We have become very active in our play with words and sounds in the last couple of weeks. That’s because before we put a significant focus on written letters, it is essential to develop children’s phonemic awareness: the understanding that language is made of individual sounds and the ability to manipulate them. To focus on this, we’ve been reading a lot of rhyming stories where the children can fill in the rhymes, such as in Dr. Seuss’s Green Eggs and Ham and McClintock’s A Fly Went By. We solve rhyming riddles that lead children to contribute to a class drawing.We’ve also been singing songs in which we say each individual sound in the children’s names to see if we can blend them together to guess who’s turn is next. It is tremendously helpful to your child if you continue this play at home. Some great ways to do this at home is with nursery rhymes and sound manipulation games where certain sounds in a word are changed (such as in “I Like To Eat, Eat, Eat Apples and Bananas” or “Hudson, Hudson, Bo Budson, Banana Fanna Fo Fudson...”). Not only do these help children to hear and isolate the sounds in words, but it also teaches them how fun playing with language can be--an important part to a great literacy beginning!

Beginning Number Concepts

Counting and graphing have been key components to every morning in preschool! One way that we exercise this is with our question of the day. It’s asked in a survey format, and each child answers by writing their name or their first letter in the column that represents their answer. As a group, we tally up all the answers, put them in a graph, and then the children use that visual representation to discuss which answer was chosen the most often and the least often. 


Our Class Tree

As part of our science studies, we have adopted a class tree! The children are learning all about and identifying the parts of a tree. On Friday, the children all went outside with some paper, pencils, and clipboards to sketch the tree just outside our classroom window. This week, we’ll be tracing and painting the sketches. Throughout the year, we’ll continue making observations and drawing our findings to see how our tree will change in different seasons.













Saturday, September 7, 2013

We're having a great start to the school year!

The children are already busy learning their new classroom routines and getting to know their new friends.  Come and take a look!

Classroom Routines

I'd like to send a big thank you to the preschool families for helping to teach their children the morning routine; they are already getting so independent and comfortable with it! Things are running amazingly  smoothly for such an early point in the year, and that leaves more time for fun and meaningful play! 

Maeve washes her hands as she enters the classroom.
Sean adds his name to the number line.
Hudson collects his lunch and folder from his cubby.
The children are also becoming experts at using our Choice Board--a great learning tool that helps the students to make purposeful choices, negotiate sharing and turn-taking, and immerse themselves in a variety of activities and groups of friends throughout the day.


J.R. and Silas decide which activity to choose next.
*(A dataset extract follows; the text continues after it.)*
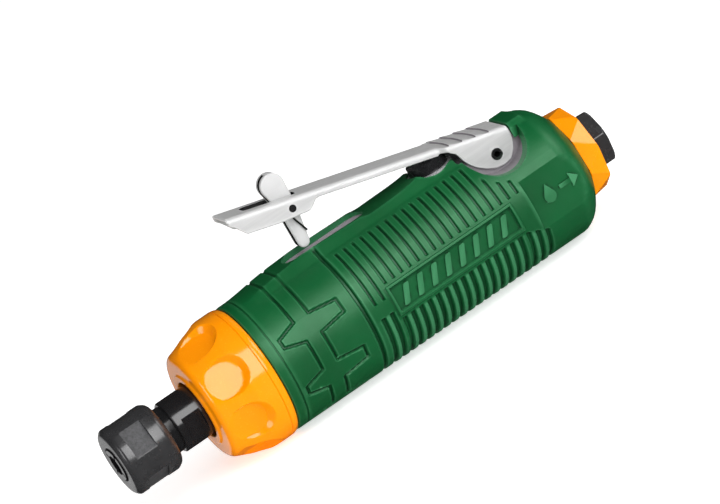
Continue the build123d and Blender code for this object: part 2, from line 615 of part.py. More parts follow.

Dress up looks like a promising option!

Building A Community

This week, we introduced the word "community" as a group of people in which everyone feels special, important, respected, and everyone helps each other out. We read Leo Lionni's Swimmy and talked about how each fish worked together to solve their problem. We read Shane DeRolf's The Crayon Box That Talked and discussed how each different color helped to make a beautiful picture when they all cooperated with one another. Then we asked the students how they could be good members of their community. Here are some of their ideas: 
  • We could play with our friends. (J.R.)
  • We could help people. (Sami)
  • We could hug our friends if they're sad. (Ololara)
  • We could have a play date. (Maeve)
All this talk of being a good community-member has had a great effect on the children's interactions with one another. Toward the end of the week, the teachers observed Chaendra helping Silas button up his costume in the dress-up area, Eliah holding Harper and Ozzy's choice cards for them while they went to the bathrooms, Ozzy helping to bury Eliah's hand in the sand table, Lorelai helping Kyle at the shapes table, and Maeve sharing her chalk with Harper. We heard Chaendra congratulating Elsie on finishing a puzzle. All the children cheer each other on when they are running during "Duck, Duck, Goose". Oh, and then there was this conversation:

Sami: Eliah, are you my friend?
Eliah: Well, yeah! Everyone in this class is friends!
Sami:Yeah! Everyone in the whole world is my friend!

These children are on track to building a strong and caring community: the kind of place where learning happens best! This week, we'll be reading Karen Katz's The Colors of Us as we celebrate the beauty and wisdom our diversity brings; we'll also introduce Carol McCloud's Have You Filled A Bucket Today?, a brilliant book that puts empathy development right into children's terms. "Filling buckets" is a theme that we will carry throughout the year, so feel free to find the book at a local library and familiarize yourself with it--or even better, come into the classroom and read our copy with your preschooler! When the children hear their families and teachers talking about "filling buckets", they're bound to get excited about it!